Third, Canada’s Single-Use Plastics Prohibition Regulations (expanded March 2026) added polyethylene sandwich and clamshell containers to the banned list. BioPak and Noissue responded with molded bamboo fiber trays that achieve ASTM D6868 compostability certification and withstand 0-4°C refrigeration for 14 days without softening.

4. User Case Study: Supermarket Transition to Compostable Rigid Produce Containers

A 220-store supermarket chain in the U.S. Northeast (name withheld) replaced conventional PET clamshells for organic berries with molded fiber sustainable food packaging from BIOFASE (September 2025). The chain faced three implementation challenges:

  • Moisture management: Fiber containers absorbed condensation from refrigerated berries, leading to edge softening after 72 hours.

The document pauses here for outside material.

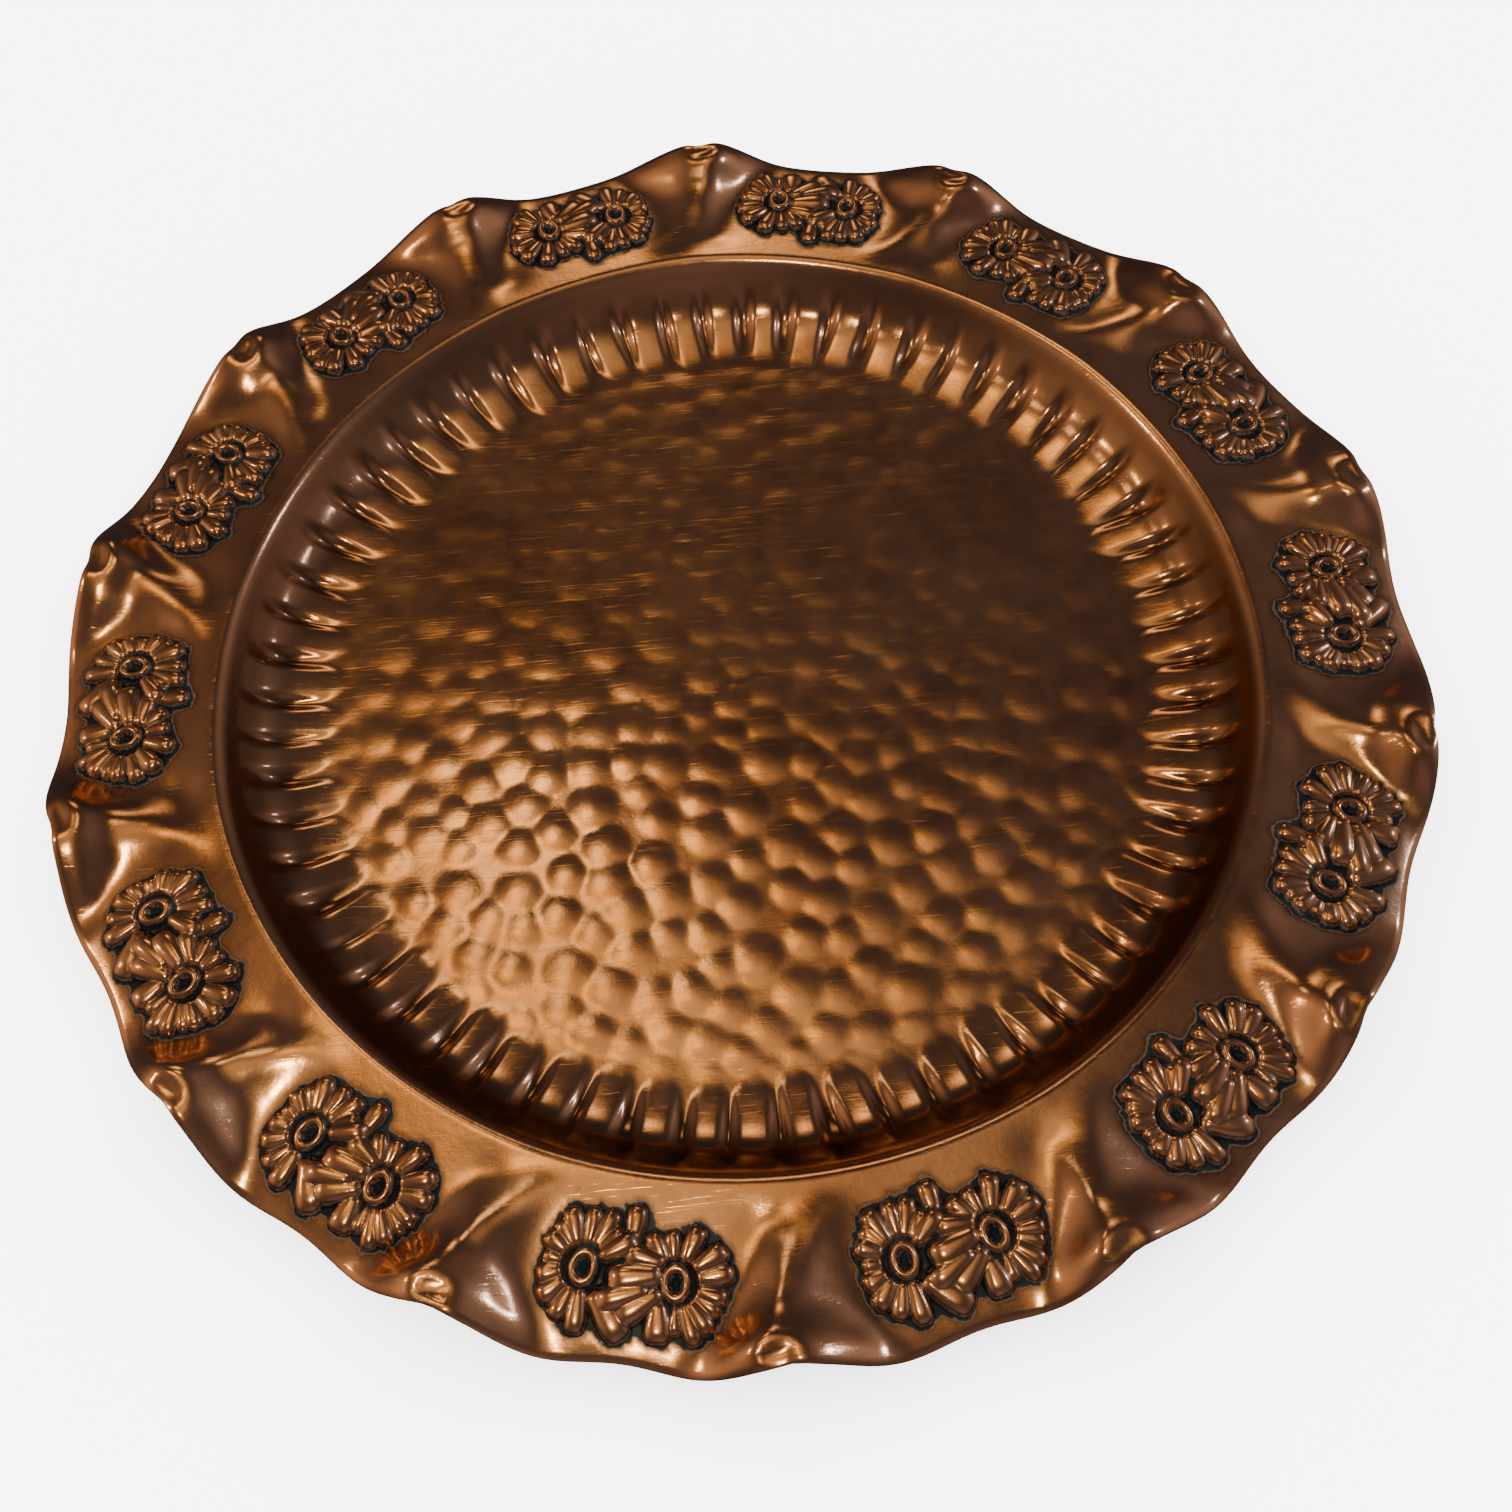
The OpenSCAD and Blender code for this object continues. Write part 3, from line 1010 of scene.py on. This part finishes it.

BIOFASE reformulated with 8% rice-starch additive to increase wet strength (WSP 2.0 method: 4.1% vs. 1.8% for standard fiber).
  • Line speed compatibility: Fiber containers required lower vacuum pressure (14 kPa vs. 22 kPa for PET) on automated clamshell closing equipment, reducing line speed by 14%. Graphic Packaging supplied a modified sealing station after an 8-week retrofit.
  • Consumer acceptance: A February 2026 exit survey (n=408) found 68% of shoppers positively rated the new containers for sustainability, but 22% noted that “softer feel” suggested lower protection.

Results after 6 months (October 2025–March 2026):

  • Annual plastic reduction: 147 metric tons (estimated)
  • Packaging cost increase: $0.045 per unit (31% adder)
  • Consumer satisfaction rating: 4.1/5 (vs. 4.3/5 for previous PET)
  • The chain plans to expand the program to cucumber trays and mushroom containers by Q3 2026.

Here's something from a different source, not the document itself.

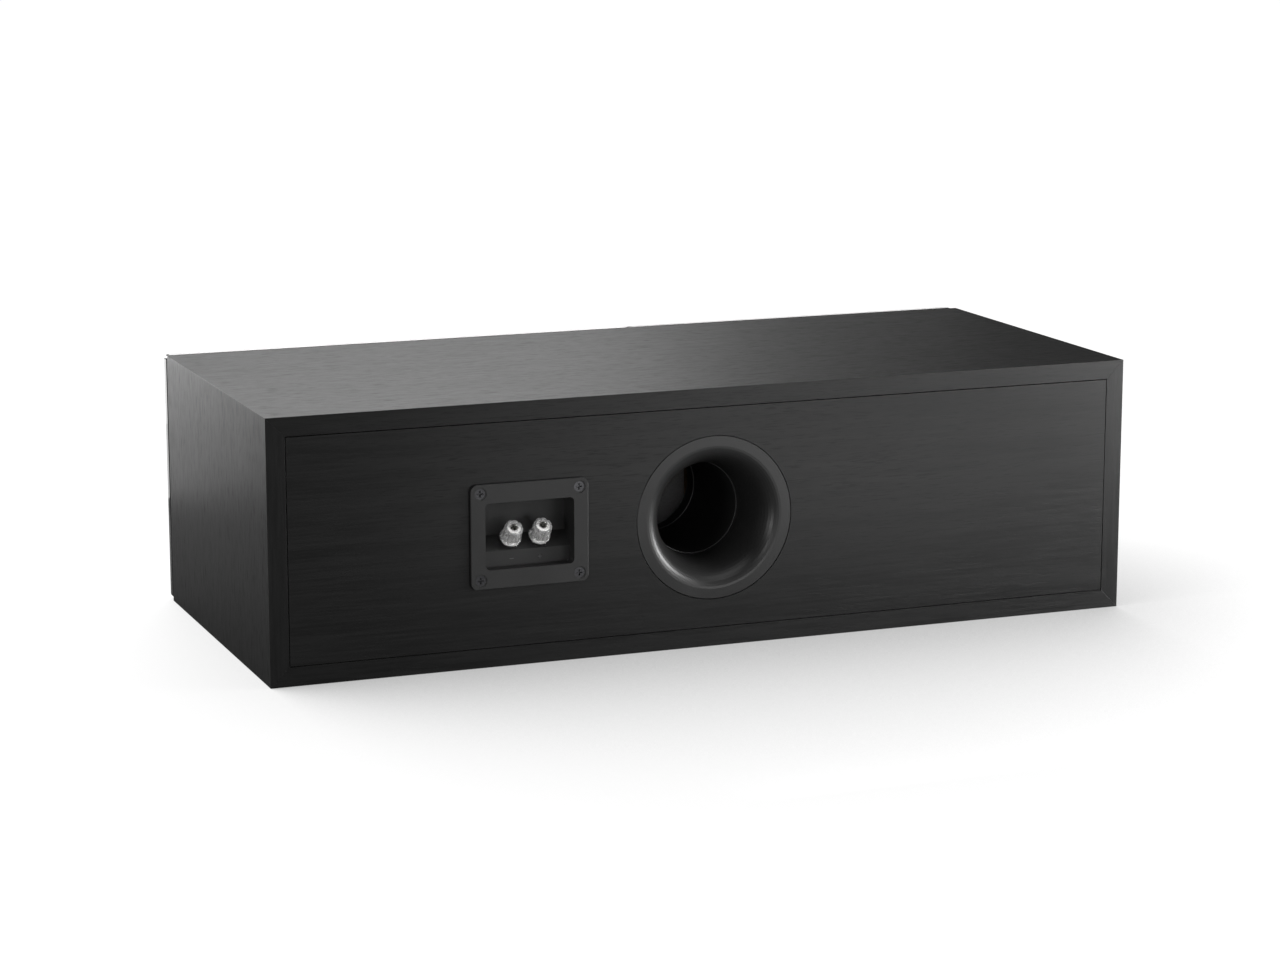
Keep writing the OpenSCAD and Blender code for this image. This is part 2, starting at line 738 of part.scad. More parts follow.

This case illustrates the liquid vs. solid containment distinction within solid packaging: moisture-generating produce requires different material solutions than dry goods.

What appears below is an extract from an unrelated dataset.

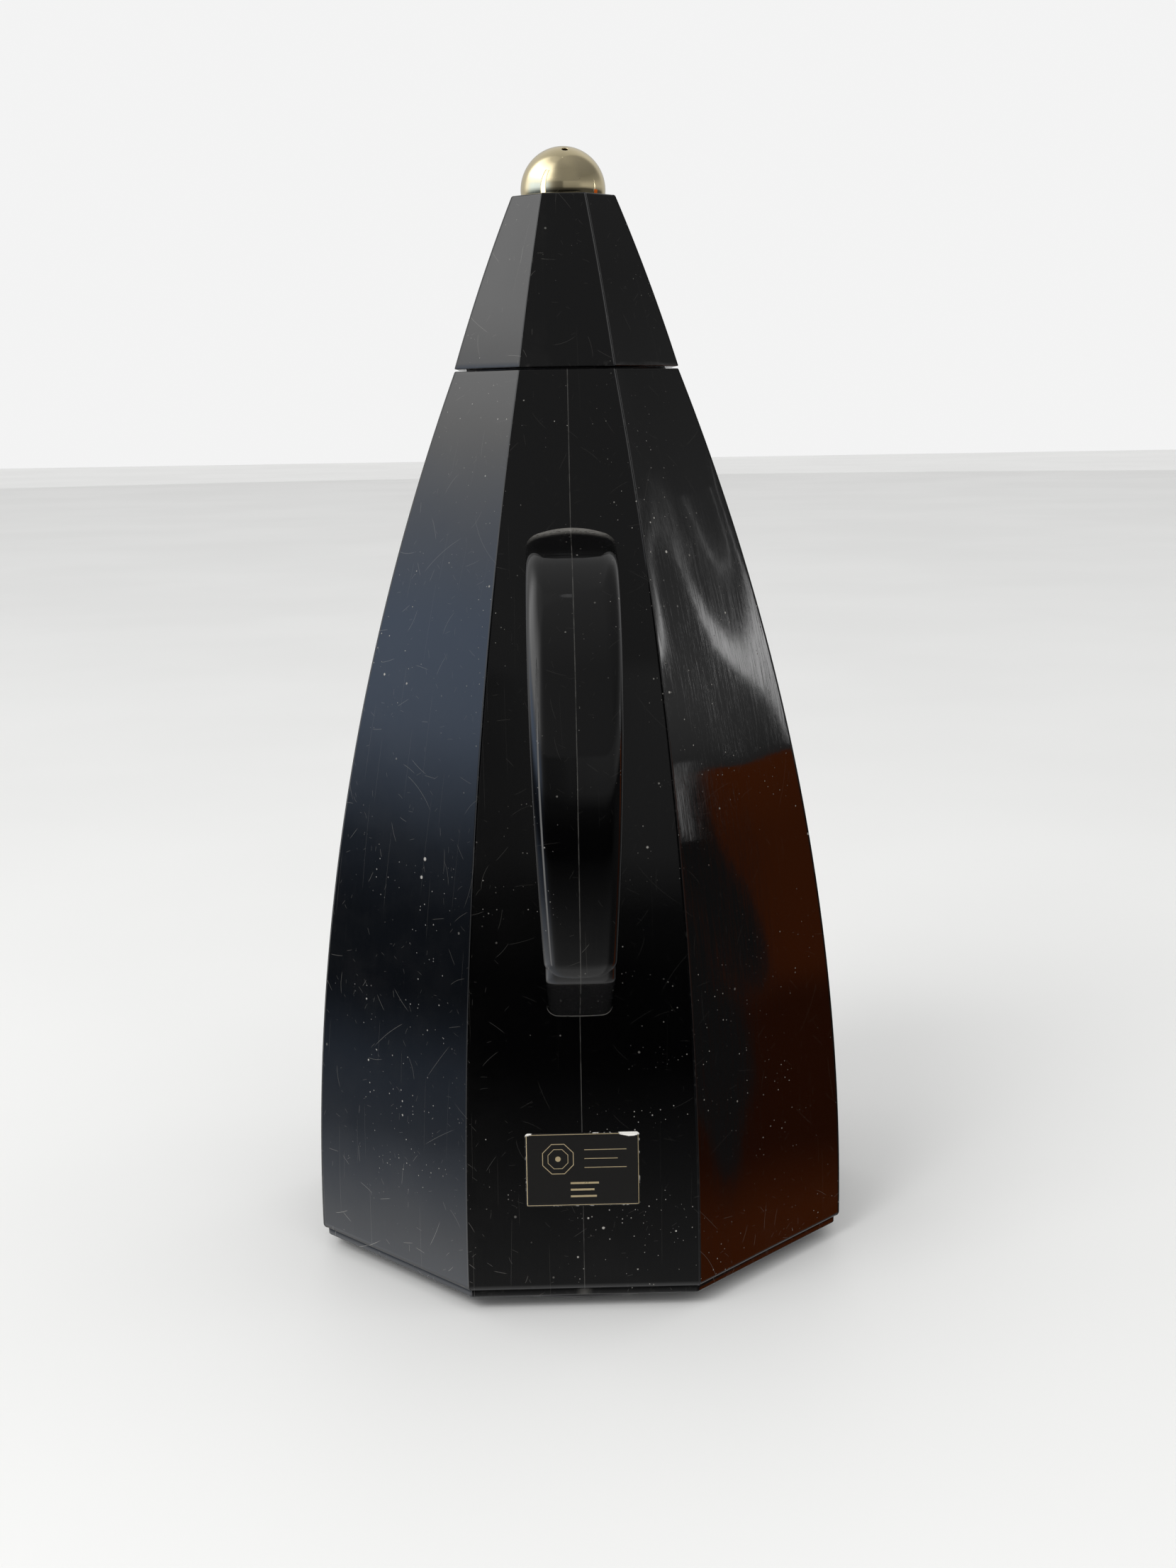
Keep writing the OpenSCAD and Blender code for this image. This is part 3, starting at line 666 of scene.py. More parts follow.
def make_spout():
    """The beak: U-shaped sections from inside the casing's wall out to a rounded pouring lip."""
    def section(y):
        taper = min(1.0, max(0.0, (y - 33 * MM) / (21 * MM)))
        rise = max(0.0, (y - 36 * MM) / (18 * MM))
        half_w = SPOUT_ROOT_HALF + (SPOUT_TIP_HALF - SPOUT_ROOT_HALF) * taper - 0.06 * MM
        low = SPOUT_LOW_Z + 16.6 * MM * rise + 0.06 * MM
        floor = max(TROUGH_Z, 226.2 * MM + (y - 36 * MM) * 1.05)
        floor = min(floor, SPOUT_TOP_Z - 0.7 * MM)
        top = SPOUT_TOP_Z - 0.06 * MM
        tip = SPOUT_TIP_Y - 0.06 * MM
        near = max(0.0, 1 - (tip - y) / (1.6 * MM))
        if near > 0:
            pull = 1.6 * MM * (1 - math.sqrt(max(0.0, 1 - near * near)))
            half_w -= pull
            low += pull * 0.7
            top -= pull * 0.35
            floor = max(low + 0.2 * MM, floor - 0.6 * pull)
        wall = SPOUT_WALL * min(1.0, half_w / SPOUT_TIP_HALF)
        inner = half_w - wall
        half = [(0, low, 0), (half_w, low, 2.4 * MM), (half_w, top, 0.6 * MM),
                (inner, top, 0.5 * MM), (inner, floor, 1.1 * MM), (0, floor, 0)]
        return rounded(half + [(-x, z, r) for x, z, r in half[-2:0:-1]], 5)

    ends = np.concatenate([np.linspace(30, 52.2, 30), 52.34 + 1.6 * np.sin(
        np.linspace(0, math.pi / 2, 9)[1:])]) * MM
    rows, uvs, edges = [], [], []
    for i, y in enumerate(ends):
        outline = section(min(y, SPOUT_TIP_Y - 0.061 * MM))
        row = []
        for x, z in outline:
            inside = half_width(CASING, z) - 1.4 * MM
            row.append((x, max(y, inside), z))
        rows.append(row)
        run = [0.0]
        for a, b in zip(outline, outline[1:] + outline[:1]):
            run.append(run[-1] + math.hypot(a[0] - b[0], a[1] - b[1]))
        uvs.append([((a, y), (b, y)) for a, b in zip(run, run[1:])])
        edges.append([1.0 if z > SPOUT_TOP_Z - 0.5 * MM else 0.0 for x, z in outline])
    piece = grid_mesh("spout_beak", rows, uvs, {"edge": edges})
    with reworked(piece) as work:
        bmesh.ops.remove_doubles(work, verts=work.verts, dist=2e-6)
        for at_tip in (True, False):
            rim = [e for e in work.edges if e.is_boundary
                   and (e.verts[0].co.y > SPOUT_TIP_Y - 1 * MM) == at_tip]
            if rim:
                bmesh.ops.contextual_create(work, geom=rim)
    return piece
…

5. Technical Bottlenecks and 2026–2032 R&D Priorities

Despite rapid innovation, three technical challenges remain unresolved:

  1. Barrier performance trade-offs: Bio-based polymers (PLA, PHA) have OTR 10-20x higher than EVOH, limiting adoption for oxygen-sensitive foods (nuts, coffee, cheese). Nano-clay and cellulose nanocrystal reinforcements (Amcor pilot stage) achieve 80% of EVOH barrier at 50% lower carbon footprint—commercialization expected 2027-2028.
  2. Meal heat resistance for liquid packaging: PLA distorts above 55°C, unsuitable for hot-fill soups or ready meals (85-95°C). PHA blends withstand up to 85°C but cost 30-40% above PLA. Crystallization modifiers (Mondi Limited collaboration with University of Wageningen) show 105°C resistance at 15% cost premium.
  3. Recyclability communication to consumers: Conflicting chasing-arrow symbols (compostable #7 vs. recyclable #1/#2) cause 23% contamination in both streams per Q1 2026 The Recycling Partnership data. The Sustainable Packaging Coalition’s “How2Recycle” label adoption grew 42% in 2025, but remains voluntary in most jurisdictions.

6. Competitive Landscape Snapshot

Key players profiled in the QYResearch report include: DuPont, PakFactory, Sealed Air, Tetra Pak, Amcor, Graphic Packaging, BioPak, Noissue, Good Start Packaging, BIOFASE, and Mondi Limited. Notable developments:

  • Tetra Pak launched in April 2026 a paper-based aseptic carton with 90% renewable content (up from 70%), certified by Forest Stewardship Council (FSC) and Din Certco for industrial compostability.
  • Amcor invested $120M in a Kentucky facility dedicated to mono-material PE recyclable pouches for liquid packaging (e.g., shelf-stable soups), with claimed 95% recyclability through store drop-off.
  • Mondi Limited announced a partnership with a German chemical recycler (Q2 2026) to convert post-consumer sustainable food packaging waste (mixed polymers, fiber-plastic composites) back into feedstock for new food-grade packaging—closing the loop.

Conclusion

The sustainable food packaging market is bifurcating along functional lines: liquid containment demanding high-barrier, thermally stable solutions (paper-based cartons with bio-PE lining; mono-material recyclable pouches) and solid containment focusing on compostable rigid packaging (molded fiber, PLA/PHA blends) for produce and takeout applications. Supermarket channels drive shelf-life performance and retail compliance, while dining room applications prioritize grease resistance and heat retention. Over the 2026–2032 forecast period, winning suppliers will offer PFAS-free, ASTM-certified compostable or recyclable sustainable food packaging with validated performance across both liquid and solid formats—and with clear labeling to navigate fragmented composting/recycling infrastructure globally.